* Task brief
Exactly repeat the full listing that follows.

* Data provided
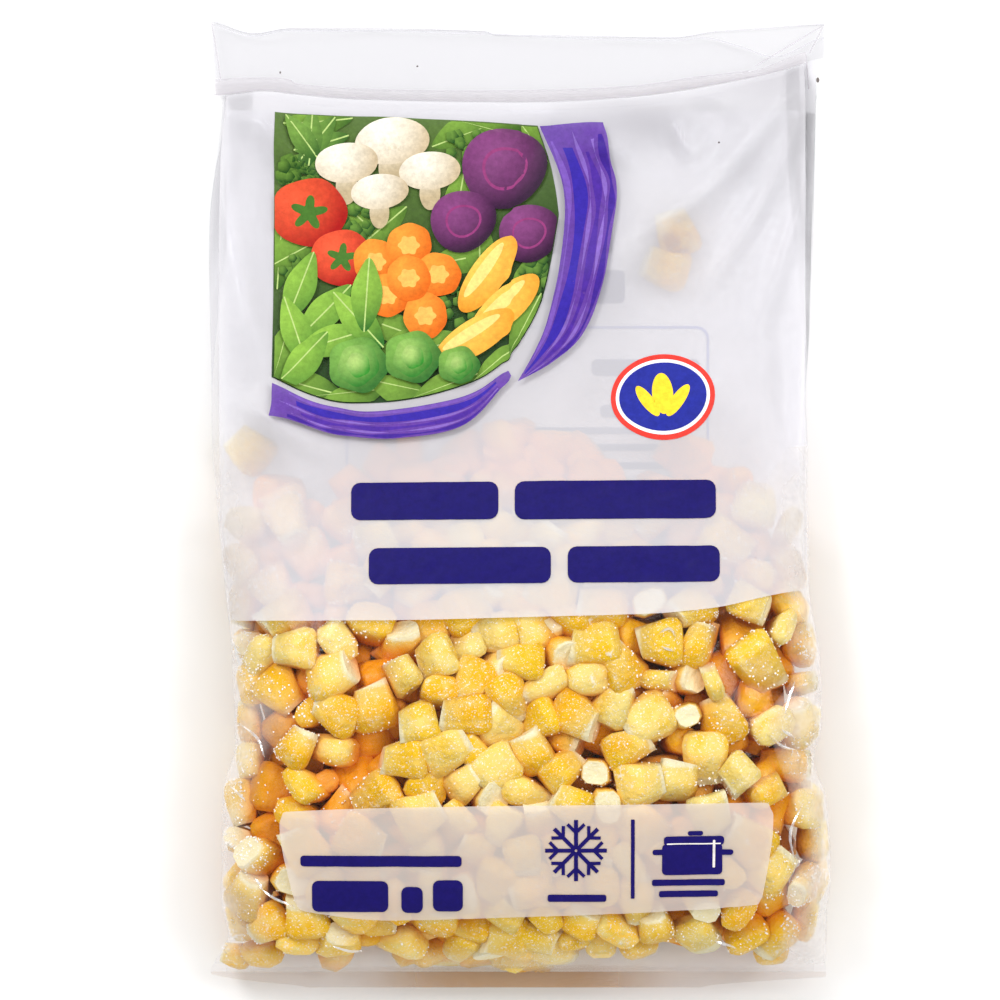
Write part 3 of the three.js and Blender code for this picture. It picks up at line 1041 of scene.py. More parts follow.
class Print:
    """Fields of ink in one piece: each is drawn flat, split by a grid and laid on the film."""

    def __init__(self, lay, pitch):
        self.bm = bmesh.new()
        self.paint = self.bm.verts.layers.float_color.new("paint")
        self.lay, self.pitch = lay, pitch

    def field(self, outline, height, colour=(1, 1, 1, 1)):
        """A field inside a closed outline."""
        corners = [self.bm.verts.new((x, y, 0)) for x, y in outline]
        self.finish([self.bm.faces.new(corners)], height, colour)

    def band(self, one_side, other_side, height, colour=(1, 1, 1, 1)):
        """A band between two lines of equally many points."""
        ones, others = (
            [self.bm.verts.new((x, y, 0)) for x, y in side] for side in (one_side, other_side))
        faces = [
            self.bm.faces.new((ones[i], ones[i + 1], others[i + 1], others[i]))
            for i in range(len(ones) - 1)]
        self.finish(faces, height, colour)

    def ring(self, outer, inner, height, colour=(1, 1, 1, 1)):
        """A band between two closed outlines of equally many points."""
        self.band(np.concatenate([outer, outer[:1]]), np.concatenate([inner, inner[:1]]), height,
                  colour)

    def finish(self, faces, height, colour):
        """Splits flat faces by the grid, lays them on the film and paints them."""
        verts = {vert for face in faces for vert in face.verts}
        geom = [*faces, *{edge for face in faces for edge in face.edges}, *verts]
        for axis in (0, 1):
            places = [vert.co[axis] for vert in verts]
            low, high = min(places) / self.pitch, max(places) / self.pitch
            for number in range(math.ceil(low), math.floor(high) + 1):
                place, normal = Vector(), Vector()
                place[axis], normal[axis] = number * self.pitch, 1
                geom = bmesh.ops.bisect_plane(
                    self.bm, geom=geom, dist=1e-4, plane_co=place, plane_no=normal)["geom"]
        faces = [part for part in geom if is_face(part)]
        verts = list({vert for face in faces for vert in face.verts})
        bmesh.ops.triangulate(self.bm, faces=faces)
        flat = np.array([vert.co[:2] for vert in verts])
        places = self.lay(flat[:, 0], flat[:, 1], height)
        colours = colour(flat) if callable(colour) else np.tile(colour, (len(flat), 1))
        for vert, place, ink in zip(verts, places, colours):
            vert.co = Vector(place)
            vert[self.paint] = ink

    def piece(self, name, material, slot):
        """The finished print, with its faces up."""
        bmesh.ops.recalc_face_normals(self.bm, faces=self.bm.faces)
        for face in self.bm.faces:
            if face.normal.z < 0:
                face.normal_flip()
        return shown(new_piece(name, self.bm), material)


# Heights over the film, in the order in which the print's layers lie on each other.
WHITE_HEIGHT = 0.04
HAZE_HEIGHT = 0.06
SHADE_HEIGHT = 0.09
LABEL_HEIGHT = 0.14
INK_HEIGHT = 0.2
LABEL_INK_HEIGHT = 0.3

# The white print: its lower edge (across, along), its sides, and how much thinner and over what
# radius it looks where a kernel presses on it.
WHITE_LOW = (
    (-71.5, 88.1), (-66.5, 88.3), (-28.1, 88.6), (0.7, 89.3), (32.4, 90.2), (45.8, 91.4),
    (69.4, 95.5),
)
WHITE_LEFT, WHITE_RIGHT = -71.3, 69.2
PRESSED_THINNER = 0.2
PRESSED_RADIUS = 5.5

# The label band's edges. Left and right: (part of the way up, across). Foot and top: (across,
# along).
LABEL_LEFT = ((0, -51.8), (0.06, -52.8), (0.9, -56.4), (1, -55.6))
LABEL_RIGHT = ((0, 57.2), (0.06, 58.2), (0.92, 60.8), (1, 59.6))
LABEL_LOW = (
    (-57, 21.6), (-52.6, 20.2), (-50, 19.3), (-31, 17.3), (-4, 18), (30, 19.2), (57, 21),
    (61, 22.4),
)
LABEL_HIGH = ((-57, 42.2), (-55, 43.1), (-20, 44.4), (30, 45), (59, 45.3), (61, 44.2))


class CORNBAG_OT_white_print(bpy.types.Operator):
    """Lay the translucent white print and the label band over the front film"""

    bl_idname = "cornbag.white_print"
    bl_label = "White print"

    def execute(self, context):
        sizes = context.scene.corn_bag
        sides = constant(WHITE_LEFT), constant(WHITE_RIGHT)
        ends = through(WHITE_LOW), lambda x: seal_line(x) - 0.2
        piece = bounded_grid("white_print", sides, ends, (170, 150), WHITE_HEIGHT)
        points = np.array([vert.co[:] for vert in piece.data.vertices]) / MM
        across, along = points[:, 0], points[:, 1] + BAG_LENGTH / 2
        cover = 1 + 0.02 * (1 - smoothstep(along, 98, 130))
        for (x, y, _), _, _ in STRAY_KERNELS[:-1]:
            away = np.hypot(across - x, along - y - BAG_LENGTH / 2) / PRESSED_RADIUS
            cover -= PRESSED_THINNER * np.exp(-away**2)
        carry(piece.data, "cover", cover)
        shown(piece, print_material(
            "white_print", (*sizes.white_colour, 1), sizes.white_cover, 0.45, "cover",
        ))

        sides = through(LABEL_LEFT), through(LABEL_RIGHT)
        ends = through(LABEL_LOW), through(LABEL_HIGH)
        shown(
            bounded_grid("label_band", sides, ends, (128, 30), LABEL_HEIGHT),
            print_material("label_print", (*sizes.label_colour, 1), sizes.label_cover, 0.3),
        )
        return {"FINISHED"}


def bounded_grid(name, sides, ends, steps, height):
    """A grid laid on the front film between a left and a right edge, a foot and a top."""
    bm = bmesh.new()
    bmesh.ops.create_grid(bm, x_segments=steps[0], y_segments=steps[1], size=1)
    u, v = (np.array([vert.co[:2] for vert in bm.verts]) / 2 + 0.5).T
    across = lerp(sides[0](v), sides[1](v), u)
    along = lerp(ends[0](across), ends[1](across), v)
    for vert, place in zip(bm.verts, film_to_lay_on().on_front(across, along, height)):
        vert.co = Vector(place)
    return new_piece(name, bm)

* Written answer
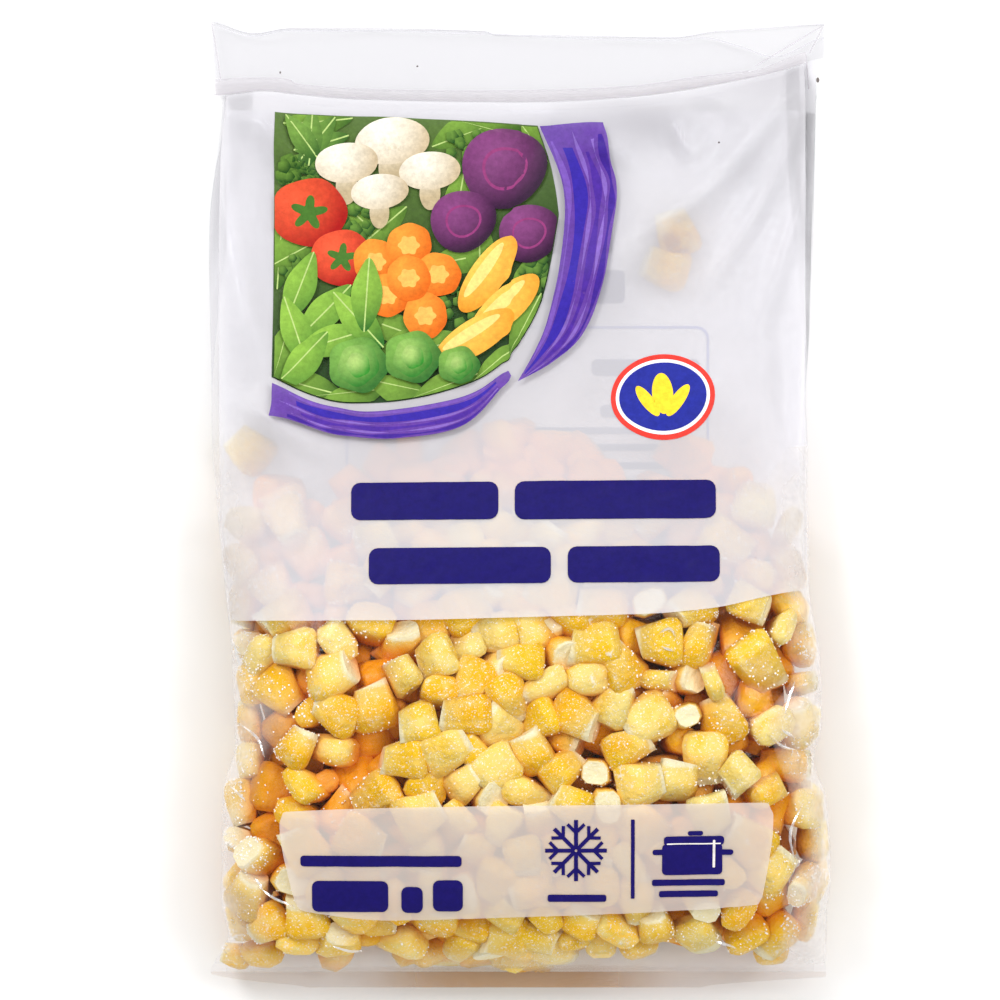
Write part 3 of the three.js and Blender code for this picture. It picks up at line 1041 of scene.py. More parts follow.
class Print:
    """Fields of ink in one piece: each is drawn flat, split by a grid and laid on the film."""

    def __init__(self, lay, pitch):
        self.bm = bmesh.new()
        self.paint = self.bm.verts.layers.float_color.new("paint")
        self.lay, self.pitch = lay, pitch

    def field(self, outline, height, colour=(1, 1, 1, 1)):
        """A field inside a closed outline."""
        corners = [self.bm.verts.new((x, y, 0)) for x, y in outline]
        self.finish([self.bm.faces.new(corners)], height, colour)

    def band(self, one_side, other_side, height, colour=(1, 1, 1, 1)):
        """A band between two lines of equally many points."""
        ones, others = (
            [self.bm.verts.new((x, y, 0)) for x, y in side] for side in (one_side, other_side))
        faces = [
            self.bm.faces.new((ones[i], ones[i + 1], others[i + 1], others[i]))
            for i in range(len(ones) - 1)]
        self.finish(faces, height, colour)

    def ring(self, outer, inner, height, colour=(1, 1, 1, 1)):
        """A band between two closed outlines of equally many points."""
        self.band(np.concatenate([outer, outer[:1]]), np.concatenate([inner, inner[:1]]), height,
                  colour)

    def finish(self, faces, height, colour):
        """Splits flat faces by the grid, lays them on the film and paints them."""
        verts = {vert for face in faces for vert in face.verts}
        geom = [*faces, *{edge for face in faces for edge in face.edges}, *verts]
        for axis in (0, 1):
            places = [vert.co[axis] for vert in verts]
            low, high = min(places) / self.pitch, max(places) / self.pitch
            for number in range(math.ceil(low), math.floor(high) + 1):
                place, normal = Vector(), Vector()
                place[axis], normal[axis] = number * self.pitch, 1
                geom = bmesh.ops.bisect_plane(
                    self.bm, geom=geom, dist=1e-4, plane_co=place, plane_no=normal)["geom"]
        faces = [part for part in geom if is_face(part)]
        verts = list({vert for face in faces for vert in face.verts})
        bmesh.ops.triangulate(self.bm, faces=faces)
        flat = np.array([vert.co[:2] for vert in verts])
        places = self.lay(flat[:, 0], flat[:, 1], height)
        colours = colour(flat) if callable(colour) else np.tile(colour, (len(flat), 1))
        for vert, place, ink in zip(verts, places, colours):
            vert.co = Vector(place)
            vert[self.paint] = ink

    def piece(self, name, material, slot):
        """The finished print, with its faces up."""
        bmesh.ops.recalc_face_normals(self.bm, faces=self.bm.faces)
        for face in self.bm.faces:
            if face.normal.z < 0:
                face.normal_flip()
        return shown(new_piece(name, self.bm), material)


# Heights over the film, in the order in which the print's layers lie on each other.
WHITE_HEIGHT = 0.04
HAZE_HEIGHT = 0.06
SHADE_HEIGHT = 0.09
LABEL_HEIGHT = 0.14
INK_HEIGHT = 0.2
LABEL_INK_HEIGHT = 0.3

# The white print: its lower edge (across, along), its sides, and how much thinner and over what
# radius it looks where a kernel presses on it.
WHITE_LOW = (
    (-71.5, 88.1), (-66.5, 88.3), (-28.1, 88.6), (0.7, 89.3), (32.4, 90.2), (45.8, 91.4),
    (69.4, 95.5),
)
WHITE_LEFT, WHITE_RIGHT = -71.3, 69.2
PRESSED_THINNER = 0.2
PRESSED_RADIUS = 5.5

# The label band's edges. Left and right: (part of the way up, across). Foot and top: (across,
# along).
LABEL_LEFT = ((0, -51.8), (0.06, -52.8), (0.9, -56.4), (1, -55.6))
LABEL_RIGHT = ((0, 57.2), (0.06, 58.2), (0.92, 60.8), (1, 59.6))
LABEL_LOW = (
    (-57, 21.6), (-52.6, 20.2), (-50, 19.3), (-31, 17.3), (-4, 18), (30, 19.2), (57, 21),
    (61, 22.4),
)
LABEL_HIGH = ((-57, 42.2), (-55, 43.1), (-20, 44.4), (30, 45), (59, 45.3), (61, 44.2))


class CORNBAG_OT_white_print(bpy.types.Operator):
    """Lay the translucent white print and the label band over the front film"""

    bl_idname = "cornbag.white_print"
    bl_label = "White print"

    def execute(self, context):
        sizes = context.scene.corn_bag
        sides = constant(WHITE_LEFT), constant(WHITE_RIGHT)
        ends = through(WHITE_LOW), lambda x: seal_line(x) - 0.2
        piece = bounded_grid("white_print", sides, ends, (170, 150), WHITE_HEIGHT)
        points = np.array([vert.co[:] for vert in piece.data.vertices]) / MM
        across, along = points[:, 0], points[:, 1] + BAG_LENGTH / 2
        cover = 1 + 0.02 * (1 - smoothstep(along, 98, 130))
        for (x, y, _), _, _ in STRAY_KERNELS[:-1]:
            away = np.hypot(across - x, along - y - BAG_LENGTH / 2) / PRESSED_RADIUS
            cover -= PRESSED_THINNER * np.exp(-away**2)
        carry(piece.data, "cover", cover)
        shown(piece, print_material(
            "white_print", (*sizes.white_colour, 1), sizes.white_cover, 0.45, "cover",
        ))

        sides = through(LABEL_LEFT), through(LABEL_RIGHT)
        ends = through(LABEL_LOW), through(LABEL_HIGH)
        shown(
            bounded_grid("label_band", sides, ends, (128, 30), LABEL_HEIGHT),
            print_material("label_print", (*sizes.label_colour, 1), sizes.label_cover, 0.3),
        )
        return {"FINISHED"}


def bounded_grid(name, sides, ends, steps, height):
    """A grid laid on the front film between a left and a right edge, a foot and a top."""
    bm = bmesh.new()
    bmesh.ops.create_grid(bm, x_segments=steps[0], y_segments=steps[1], size=1)
    u, v = (np.array([vert.co[:2] for vert in bm.verts]) / 2 + 0.5).T
    across = lerp(sides[0](v), sides[1](v), u)
    along = lerp(ends[0](across), ends[1](across), v)
    for vert, place in zip(bm.verts, film_to_lay_on().on_front(across, along, height)):
        vert.co = Vector(place)
    return new_piece(name, bm)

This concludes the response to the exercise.